--- WORK REQUIRED ---
Retype the listing that follows, word for word.

--- INFORMATION PROVIDED ---
___

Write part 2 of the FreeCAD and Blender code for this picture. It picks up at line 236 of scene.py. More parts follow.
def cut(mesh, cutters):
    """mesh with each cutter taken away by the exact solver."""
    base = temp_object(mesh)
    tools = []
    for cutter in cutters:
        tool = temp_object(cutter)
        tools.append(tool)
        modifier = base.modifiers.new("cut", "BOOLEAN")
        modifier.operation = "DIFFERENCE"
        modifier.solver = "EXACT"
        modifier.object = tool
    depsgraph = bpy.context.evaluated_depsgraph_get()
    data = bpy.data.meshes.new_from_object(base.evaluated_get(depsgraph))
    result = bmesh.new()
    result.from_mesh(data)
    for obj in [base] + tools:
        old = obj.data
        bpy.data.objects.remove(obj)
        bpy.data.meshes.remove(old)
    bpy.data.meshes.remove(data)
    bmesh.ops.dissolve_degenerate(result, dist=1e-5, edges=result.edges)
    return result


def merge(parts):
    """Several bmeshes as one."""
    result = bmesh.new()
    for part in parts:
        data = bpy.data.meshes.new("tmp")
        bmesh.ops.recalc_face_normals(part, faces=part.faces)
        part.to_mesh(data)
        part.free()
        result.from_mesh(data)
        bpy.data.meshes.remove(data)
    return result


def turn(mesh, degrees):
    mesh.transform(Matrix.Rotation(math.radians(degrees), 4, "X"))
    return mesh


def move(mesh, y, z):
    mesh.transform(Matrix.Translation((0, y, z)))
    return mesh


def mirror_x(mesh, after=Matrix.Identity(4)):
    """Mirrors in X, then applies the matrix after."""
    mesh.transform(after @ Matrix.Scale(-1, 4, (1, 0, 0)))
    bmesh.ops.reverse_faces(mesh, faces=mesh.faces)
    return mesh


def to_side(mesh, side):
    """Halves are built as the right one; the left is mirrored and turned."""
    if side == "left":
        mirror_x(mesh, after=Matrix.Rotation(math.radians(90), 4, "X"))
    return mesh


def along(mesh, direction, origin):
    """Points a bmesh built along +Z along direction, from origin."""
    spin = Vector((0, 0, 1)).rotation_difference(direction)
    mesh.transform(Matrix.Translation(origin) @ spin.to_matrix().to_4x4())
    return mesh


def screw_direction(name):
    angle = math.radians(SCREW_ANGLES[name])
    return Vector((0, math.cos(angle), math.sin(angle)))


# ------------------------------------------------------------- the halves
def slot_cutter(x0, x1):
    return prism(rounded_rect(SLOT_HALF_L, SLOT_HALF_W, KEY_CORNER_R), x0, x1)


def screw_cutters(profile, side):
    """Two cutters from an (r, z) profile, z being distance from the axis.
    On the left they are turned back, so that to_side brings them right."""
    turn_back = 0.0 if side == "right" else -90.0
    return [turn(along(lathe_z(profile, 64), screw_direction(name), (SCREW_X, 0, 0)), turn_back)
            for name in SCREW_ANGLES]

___

--- EXERCISE OUTPUT ---
Write part 2 of the FreeCAD and Blender code for this picture. It picks up at line 236 of scene.py. More parts follow.
def cut(mesh, cutters):
    """mesh with each cutter taken away by the exact solver."""
    base = temp_object(mesh)
    tools = []
    for cutter in cutters:
        tool = temp_object(cutter)
        tools.append(tool)
        modifier = base.modifiers.new("cut", "BOOLEAN")
        modifier.operation = "DIFFERENCE"
        modifier.solver = "EXACT"
        modifier.object = tool
    depsgraph = bpy.context.evaluated_depsgraph_get()
    data = bpy.data.meshes.new_from_object(base.evaluated_get(depsgraph))
    result = bmesh.new()
    result.from_mesh(data)
    for obj in [base] + tools:
        old = obj.data
        bpy.data.objects.remove(obj)
        bpy.data.meshes.remove(old)
    bpy.data.meshes.remove(data)
    bmesh.ops.dissolve_degenerate(result, dist=1e-5, edges=result.edges)
    return result


def merge(parts):
    """Several bmeshes as one."""
    result = bmesh.new()
    for part in parts:
        data = bpy.data.meshes.new("tmp")
        bmesh.ops.recalc_face_normals(part, faces=part.faces)
        part.to_mesh(data)
        part.free()
        result.from_mesh(data)
        bpy.data.meshes.remove(data)
    return result


def turn(mesh, degrees):
    mesh.transform(Matrix.Rotation(math.radians(degrees), 4, "X"))
    return mesh


def move(mesh, y, z):
    mesh.transform(Matrix.Translation((0, y, z)))
    return mesh


def mirror_x(mesh, after=Matrix.Identity(4)):
    """Mirrors in X, then applies the matrix after."""
    mesh.transform(after @ Matrix.Scale(-1, 4, (1, 0, 0)))
    bmesh.ops.reverse_faces(mesh, faces=mesh.faces)
    return mesh


def to_side(mesh, side):
    """Halves are built as the right one; the left is mirrored and turned."""
    if side == "left":
        mirror_x(mesh, after=Matrix.Rotation(math.radians(90), 4, "X"))
    return mesh


def along(mesh, direction, origin):
    """Points a bmesh built along +Z along direction, from origin."""
    spin = Vector((0, 0, 1)).rotation_difference(direction)
    mesh.transform(Matrix.Translation(origin) @ spin.to_matrix().to_4x4())
    return mesh


def screw_direction(name):
    angle = math.radians(SCREW_ANGLES[name])
    return Vector((0, math.cos(angle), math.sin(angle)))


# ------------------------------------------------------------- the halves
def slot_cutter(x0, x1):
    return prism(rounded_rect(SLOT_HALF_L, SLOT_HALF_W, KEY_CORNER_R), x0, x1)


def screw_cutters(profile, side):
    """Two cutters from an (r, z) profile, z being distance from the axis.
    On the left they are turned back, so that to_side brings them right."""
    turn_back = 0.0 if side == "right" else -90.0
    return [turn(along(lathe_z(profile, 64), screw_direction(name), (SCREW_X, 0, 0)), turn_back)
            for name in SCREW_ANGLES]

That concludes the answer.